Last month (19 September), CNN reported that former CBS News desk anchor Dan Rather had filed a $70 damage suit against his former employer, "alleging the network made him a 'scapegoat' for a discredited story about President Bush's National Guard service."

According to CNN:
Rather narrated the September 2004 report that claimed President Bush skirted some of his duties during his National Guard service and that a commander felt pressured to sugarcoat Bush's record. Rather maintains the story was true....

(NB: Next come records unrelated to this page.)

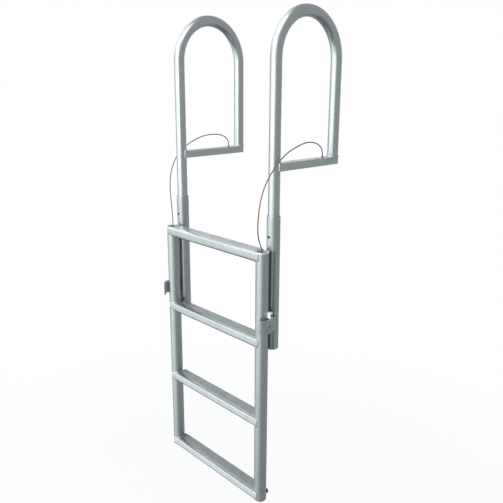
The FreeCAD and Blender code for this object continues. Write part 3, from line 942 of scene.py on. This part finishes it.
def makeWorld():
    world = bpy.data.worlds.new("studio")
    bpy.context.scene.world = world
    world.use_nodes = True
    tree = world.node_tree
    plain = tree.nodes["Background"]
    place = addNode(tree, "ShaderNodeTexCoord")
    direction = place.outputs["Generated"]
    level = None
    for azimuth, height, reach, strength in studio["windows"]:
        toward = addNode(tree, "ShaderNodeVectorMath",
                         {"operation": "DOT_PRODUCT", 1: compass(azimuth, height)}, {0: direction})
        window = addNode(tree, "ShaderNodeMapRange",
                         {"interpolation_type": "SMOOTHSTEP",
                          "From Min": math.cos(math.radians(reach + studio["windowEdge"])),
                          "From Max": math.cos(math.radians(reach - studio["windowEdge"])),
                          "To Max": strength}, {"Value": toward.outputs["Value"]})
        joined = addNode(tree, "ShaderNodeMath", {"operation": "ADD", 1: studio["roomLevel"]},
                         {0: window.outputs[0]})
        if level:
            tree.links.new(level.outputs[0], joined.inputs[1])
        level = joined
    # Less light comes up from straight below, where the ladder shades the floor.
    heights = addNode(tree, "ShaderNodeSeparateXYZ", links={0: direction})
    shade = addNode(tree, "ShaderNodeMapRange",
                    {"interpolation_type": "SMOOTHSTEP", "From Min": studio["underFades"][0],
                     "From Max": studio["underFades"][1], "To Min": studio["under"], "To Max": 1.0},
                    {"Value": heights.outputs["Z"]})
    room = addNode(tree, "ShaderNodeMath", {"operation": "MULTIPLY"},
                   {0: level.outputs[0], 1: shade.outputs[0]})
    plain.inputs["Color"].default_value = linearColour(studio["room"])
    tree.links.new(room.outputs[0], plain.inputs["Strength"])
    # The white backdrop fills the picture, and metal shows it where it stands: low behind the ladder.
    towardBack = addNode(tree, "ShaderNodeVectorMath",
                         {"operation": "DOT_PRODUCT", 1: compass(studio["backdropAzimuth"])}, {0: direction})
    behind = addNode(tree, "ShaderNodeMapRange",
                     {"interpolation_type": "SMOOTHSTEP", "From Min": studio["backdropFades"][0],
                      "From Max": studio["backdropFades"][1]}, {"Value": towardBack.outputs["Value"]})
    low = addNode(tree, "ShaderNodeMapRange",
                  {"interpolation_type": "SMOOTHSTEP", "From Min": studio["backdropTop"][0],
                   "From Max": studio["backdropTop"][1], "To Min": 1.0, "To Max": 0.0},
                  {"Value": heights.outputs["Z"]})
    overFloor = addNode(tree, "ShaderNodeMapRange",
                        {"interpolation_type": "SMOOTHSTEP", "From Min": studio["backdropFoot"][0],
                         "From Max": studio["backdropFoot"][1]}, {"Value": heights.outputs["Z"]})
    upright = addNode(tree, "ShaderNodeMath", {"operation": "MULTIPLY"},
                      {0: low.outputs[0], 1: overFloor.outputs[0]})
    backdrop = addNode(tree, "ShaderNodeMath", {"operation": "MULTIPLY"},
                       {0: behind.outputs[0], 1: upright.outputs[0]})
    path = addNode(tree, "ShaderNodeLightPath")
    inMetal = addNode(tree, "ShaderNodeMath", {"operation": "MULTIPLY"},
                      {0: path.outputs["Is Glossy Ray"], 1: backdrop.outputs[0]})
    straight = addNode(tree, "ShaderNodeMath", {"operation": "MAXIMUM"},
                       {0: path.outputs["Is Camera Ray"], 1: path.outputs["Is Transmission Ray"]})
    seen = addNode(tree, "ShaderNodeMath", {"operation": "MAXIMUM"},
                   {0: straight.outputs[0], 1: inMetal.outputs[0]})
    white = addNode(tree, "ShaderNodeBackground", {"Color": (1, 1, 1, 1), "Strength": 1.0})
    mix = addNode(tree, "ShaderNodeMixShader",
                  links={0: seen.outputs[0], 1: plain.outputs[0], 2: white.outputs[0]})
    tree.links.new(mix.outputs[0], tree.nodes["World Output"].inputs["Surface"])


makeWorld()

lamps = [
    # name, place, the point it faces, width and height, watts, colour
    ("keySoftbox", (0.36, -3.50, 1.00), (0.243, -0.1, -0.3), (1.4, 2.6), 60.0, "#fffaf9"),
    # A small one hangs close over the handrails: it draws the bright band that climbs their arches.
    ("topSoftbox", (0.40, -0.52, 1.32), (0.05, -0.08, 0.45), (0.90, 0.80), 4.4, "#fffaf9"),
]


def makeLamps():
    for name, place, target, size, watts, colour in lamps:
        data = bpy.data.lights.new(name, "AREA")
        data.shape = "RECTANGLE"
        data.size, data.size_y = size
        data.energy = watts
        data.color = linearColour(colour)[:3]
        made = bpy.data.objects.new(name, data)
        bpy.context.scene.collection.objects.link(made)
        made.location = place
        made.rotation_euler = (Vector(target) - Vector(place)).to_track_quat("-Z", "Y").to_euler()
        made.visible_camera = False


makeLamps()
bpy.context.scene.view_settings.view_transform = "Standard"
print("floor and lights placed")
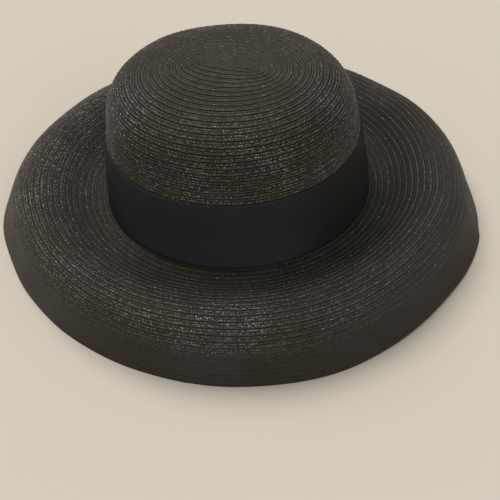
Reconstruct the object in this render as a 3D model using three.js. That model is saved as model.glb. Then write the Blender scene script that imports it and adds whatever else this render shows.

CBS rushed the story on the air and then blindly defended it when holes became apparent, said [the Independent Review Panel of former Bush Sr. U.S. Attorney General Dick Thornburgh and retired Associated press chief Louis D. Boccardi, who were] unable to say conclusively whether memos allegedly disparaging Bush's service were real or fake. [emphasis added]
On 17 September--two days before Rather filed his suit--Milkhouse Mouse confirmed Thornburgh was a practiced hand in covering up Bush family secrets. In 1989, he refused to turn over to a House committee subpoenaed documents about then-President Bush Sr.s' involvement in the Iran-Contra arms-for-drugs affair-- a scandal that, according to former CIA deep cover assassin Chip Tatum, the President's fellow Yalie and Skull and Boner mate John Kerry failed to adequately investigate in the U.S. Senate.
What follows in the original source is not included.